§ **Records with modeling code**
▬▬▬▬▬▬▬▬▬▬

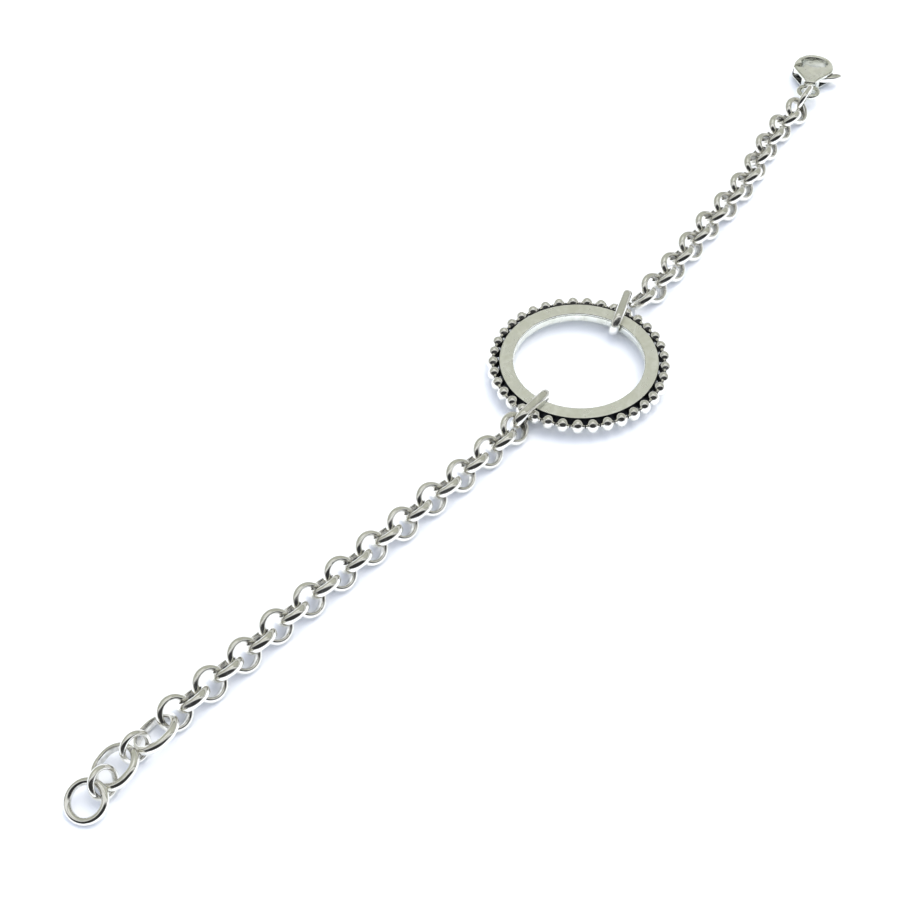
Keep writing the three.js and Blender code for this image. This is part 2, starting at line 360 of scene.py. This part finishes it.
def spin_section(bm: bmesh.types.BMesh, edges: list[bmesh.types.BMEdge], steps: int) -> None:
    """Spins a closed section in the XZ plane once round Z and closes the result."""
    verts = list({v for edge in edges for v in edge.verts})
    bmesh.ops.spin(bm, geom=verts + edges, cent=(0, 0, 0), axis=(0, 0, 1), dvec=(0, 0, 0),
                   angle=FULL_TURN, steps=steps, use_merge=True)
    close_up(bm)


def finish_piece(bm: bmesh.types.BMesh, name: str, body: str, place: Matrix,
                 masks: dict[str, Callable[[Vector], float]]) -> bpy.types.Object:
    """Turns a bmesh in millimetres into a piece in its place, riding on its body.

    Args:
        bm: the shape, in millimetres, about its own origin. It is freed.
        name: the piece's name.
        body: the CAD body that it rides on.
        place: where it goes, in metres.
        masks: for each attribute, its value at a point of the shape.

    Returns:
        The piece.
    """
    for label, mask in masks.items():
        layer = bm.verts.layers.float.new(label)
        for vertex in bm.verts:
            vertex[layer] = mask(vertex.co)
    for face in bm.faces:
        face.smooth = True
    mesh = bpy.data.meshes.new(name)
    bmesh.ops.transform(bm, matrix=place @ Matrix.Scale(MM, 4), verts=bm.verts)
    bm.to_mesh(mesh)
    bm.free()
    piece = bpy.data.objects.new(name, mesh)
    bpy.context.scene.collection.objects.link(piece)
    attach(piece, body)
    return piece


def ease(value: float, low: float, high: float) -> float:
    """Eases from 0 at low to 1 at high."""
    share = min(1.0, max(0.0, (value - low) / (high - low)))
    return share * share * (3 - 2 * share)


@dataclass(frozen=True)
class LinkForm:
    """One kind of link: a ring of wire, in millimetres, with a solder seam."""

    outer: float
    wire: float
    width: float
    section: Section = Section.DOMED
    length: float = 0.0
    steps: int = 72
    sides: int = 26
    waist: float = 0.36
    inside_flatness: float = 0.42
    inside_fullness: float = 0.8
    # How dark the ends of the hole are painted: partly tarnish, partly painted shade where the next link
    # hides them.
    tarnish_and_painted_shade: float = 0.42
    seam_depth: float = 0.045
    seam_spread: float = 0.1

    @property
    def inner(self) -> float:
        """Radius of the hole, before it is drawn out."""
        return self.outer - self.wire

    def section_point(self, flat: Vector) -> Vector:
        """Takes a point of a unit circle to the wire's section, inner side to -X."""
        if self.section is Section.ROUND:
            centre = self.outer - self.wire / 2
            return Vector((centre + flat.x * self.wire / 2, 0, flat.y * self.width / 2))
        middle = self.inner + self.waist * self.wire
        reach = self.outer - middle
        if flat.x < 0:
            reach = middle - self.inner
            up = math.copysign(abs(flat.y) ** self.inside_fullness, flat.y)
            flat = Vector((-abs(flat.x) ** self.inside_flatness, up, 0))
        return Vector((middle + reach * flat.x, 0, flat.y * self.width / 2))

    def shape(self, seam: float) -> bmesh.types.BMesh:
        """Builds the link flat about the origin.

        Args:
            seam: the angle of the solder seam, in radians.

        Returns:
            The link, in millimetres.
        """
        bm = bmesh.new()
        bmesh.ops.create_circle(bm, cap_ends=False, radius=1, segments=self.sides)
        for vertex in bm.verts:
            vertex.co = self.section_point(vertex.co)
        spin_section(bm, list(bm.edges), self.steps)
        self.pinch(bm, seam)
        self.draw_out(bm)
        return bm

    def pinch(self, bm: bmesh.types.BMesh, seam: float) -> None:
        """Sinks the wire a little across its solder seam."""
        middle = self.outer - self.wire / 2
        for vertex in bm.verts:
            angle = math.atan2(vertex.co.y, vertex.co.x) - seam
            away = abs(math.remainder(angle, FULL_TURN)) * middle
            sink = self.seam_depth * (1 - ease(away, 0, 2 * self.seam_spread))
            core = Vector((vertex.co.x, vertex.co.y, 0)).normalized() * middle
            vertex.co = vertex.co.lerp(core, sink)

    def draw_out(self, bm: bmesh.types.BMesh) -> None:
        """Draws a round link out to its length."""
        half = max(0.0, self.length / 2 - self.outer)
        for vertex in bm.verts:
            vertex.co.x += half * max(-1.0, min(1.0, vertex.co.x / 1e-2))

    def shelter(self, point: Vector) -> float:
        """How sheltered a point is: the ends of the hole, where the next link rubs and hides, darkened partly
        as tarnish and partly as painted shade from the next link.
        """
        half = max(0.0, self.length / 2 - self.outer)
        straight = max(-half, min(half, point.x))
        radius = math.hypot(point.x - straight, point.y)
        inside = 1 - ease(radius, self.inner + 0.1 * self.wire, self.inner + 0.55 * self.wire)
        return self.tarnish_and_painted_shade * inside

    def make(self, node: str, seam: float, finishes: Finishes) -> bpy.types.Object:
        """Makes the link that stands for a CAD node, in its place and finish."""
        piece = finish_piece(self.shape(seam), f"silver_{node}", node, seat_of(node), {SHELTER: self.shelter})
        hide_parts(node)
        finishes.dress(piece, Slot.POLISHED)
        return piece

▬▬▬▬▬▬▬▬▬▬

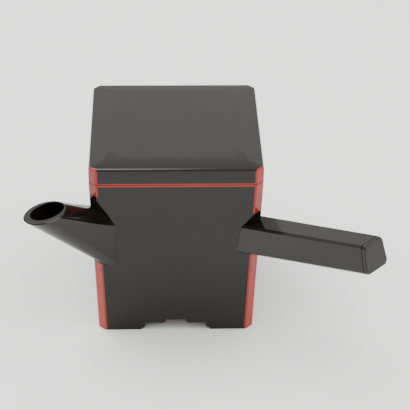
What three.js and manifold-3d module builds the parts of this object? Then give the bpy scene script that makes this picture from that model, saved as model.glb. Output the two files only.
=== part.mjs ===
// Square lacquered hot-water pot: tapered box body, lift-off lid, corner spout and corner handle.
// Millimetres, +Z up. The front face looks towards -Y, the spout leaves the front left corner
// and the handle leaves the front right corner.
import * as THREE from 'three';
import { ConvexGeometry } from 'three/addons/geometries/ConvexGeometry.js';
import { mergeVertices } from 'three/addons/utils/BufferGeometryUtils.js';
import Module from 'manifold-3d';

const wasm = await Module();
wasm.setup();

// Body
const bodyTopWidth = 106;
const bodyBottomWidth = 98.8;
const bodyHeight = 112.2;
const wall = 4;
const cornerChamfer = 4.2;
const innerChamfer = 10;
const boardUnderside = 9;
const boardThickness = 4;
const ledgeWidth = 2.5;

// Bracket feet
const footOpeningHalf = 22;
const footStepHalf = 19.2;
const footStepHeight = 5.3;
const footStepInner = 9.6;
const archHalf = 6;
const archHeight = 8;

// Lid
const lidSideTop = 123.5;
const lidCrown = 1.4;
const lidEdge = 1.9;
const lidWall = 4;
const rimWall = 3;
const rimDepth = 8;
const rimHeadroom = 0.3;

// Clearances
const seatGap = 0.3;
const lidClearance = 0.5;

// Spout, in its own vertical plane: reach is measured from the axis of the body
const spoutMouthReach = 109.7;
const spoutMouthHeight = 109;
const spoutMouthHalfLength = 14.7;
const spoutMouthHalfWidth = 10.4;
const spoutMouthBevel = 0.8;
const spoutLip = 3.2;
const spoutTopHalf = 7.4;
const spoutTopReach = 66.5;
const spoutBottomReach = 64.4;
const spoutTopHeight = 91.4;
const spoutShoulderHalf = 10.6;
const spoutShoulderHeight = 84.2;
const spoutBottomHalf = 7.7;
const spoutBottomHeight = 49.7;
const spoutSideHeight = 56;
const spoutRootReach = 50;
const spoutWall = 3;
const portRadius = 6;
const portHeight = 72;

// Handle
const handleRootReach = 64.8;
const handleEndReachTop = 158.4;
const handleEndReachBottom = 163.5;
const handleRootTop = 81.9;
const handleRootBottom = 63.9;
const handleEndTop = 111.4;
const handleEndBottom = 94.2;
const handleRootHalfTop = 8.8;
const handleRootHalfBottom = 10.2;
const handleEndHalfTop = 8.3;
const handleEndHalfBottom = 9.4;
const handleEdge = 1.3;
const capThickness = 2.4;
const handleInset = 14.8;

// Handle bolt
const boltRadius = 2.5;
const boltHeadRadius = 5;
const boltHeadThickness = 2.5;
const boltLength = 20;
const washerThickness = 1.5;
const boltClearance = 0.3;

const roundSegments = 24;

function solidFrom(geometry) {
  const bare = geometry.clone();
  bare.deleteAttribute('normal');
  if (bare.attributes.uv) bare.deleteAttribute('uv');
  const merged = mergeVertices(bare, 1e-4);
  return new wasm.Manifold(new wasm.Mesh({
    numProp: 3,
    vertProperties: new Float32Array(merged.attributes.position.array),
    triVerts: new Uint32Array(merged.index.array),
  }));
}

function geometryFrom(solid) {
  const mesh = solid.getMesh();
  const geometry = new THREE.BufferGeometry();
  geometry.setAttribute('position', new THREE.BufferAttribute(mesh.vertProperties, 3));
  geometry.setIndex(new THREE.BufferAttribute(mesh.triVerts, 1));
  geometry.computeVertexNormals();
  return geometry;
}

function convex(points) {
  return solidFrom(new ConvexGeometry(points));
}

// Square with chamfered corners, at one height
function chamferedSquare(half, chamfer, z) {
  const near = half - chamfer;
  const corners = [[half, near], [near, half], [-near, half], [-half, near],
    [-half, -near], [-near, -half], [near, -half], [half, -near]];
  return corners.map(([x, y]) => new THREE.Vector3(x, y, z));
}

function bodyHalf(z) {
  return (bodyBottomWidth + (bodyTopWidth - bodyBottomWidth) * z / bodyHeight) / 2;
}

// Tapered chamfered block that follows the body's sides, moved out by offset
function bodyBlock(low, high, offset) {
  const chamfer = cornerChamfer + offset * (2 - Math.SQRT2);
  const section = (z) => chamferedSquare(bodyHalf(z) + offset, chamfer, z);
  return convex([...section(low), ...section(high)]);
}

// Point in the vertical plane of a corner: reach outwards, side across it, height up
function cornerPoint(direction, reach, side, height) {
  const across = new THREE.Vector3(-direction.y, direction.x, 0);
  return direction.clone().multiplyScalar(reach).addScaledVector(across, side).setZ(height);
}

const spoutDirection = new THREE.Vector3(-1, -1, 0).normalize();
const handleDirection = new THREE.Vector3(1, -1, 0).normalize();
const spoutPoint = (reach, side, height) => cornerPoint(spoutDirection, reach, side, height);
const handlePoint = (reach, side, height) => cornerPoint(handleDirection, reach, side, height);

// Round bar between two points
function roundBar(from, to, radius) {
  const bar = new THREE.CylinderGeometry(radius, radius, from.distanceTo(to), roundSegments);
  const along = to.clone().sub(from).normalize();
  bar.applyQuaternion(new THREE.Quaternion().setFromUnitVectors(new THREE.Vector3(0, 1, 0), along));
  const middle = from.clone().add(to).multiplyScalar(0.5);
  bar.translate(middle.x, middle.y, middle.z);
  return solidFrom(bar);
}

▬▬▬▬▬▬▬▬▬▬

Exactly reproduce the stretch from the line with "attach(piece, body)" through the line with "return share * share * (3 - 2 * share)", including both ends and nothing else.

    attach(piece, body)
    return piece


def ease(value: float, low: float, high: float) -> float:
    """Eases from 0 at low to 1 at high."""
    share = min(1.0, max(0.0, (value - low) / (high - low)))
    return share * share * (3 - 2 * share)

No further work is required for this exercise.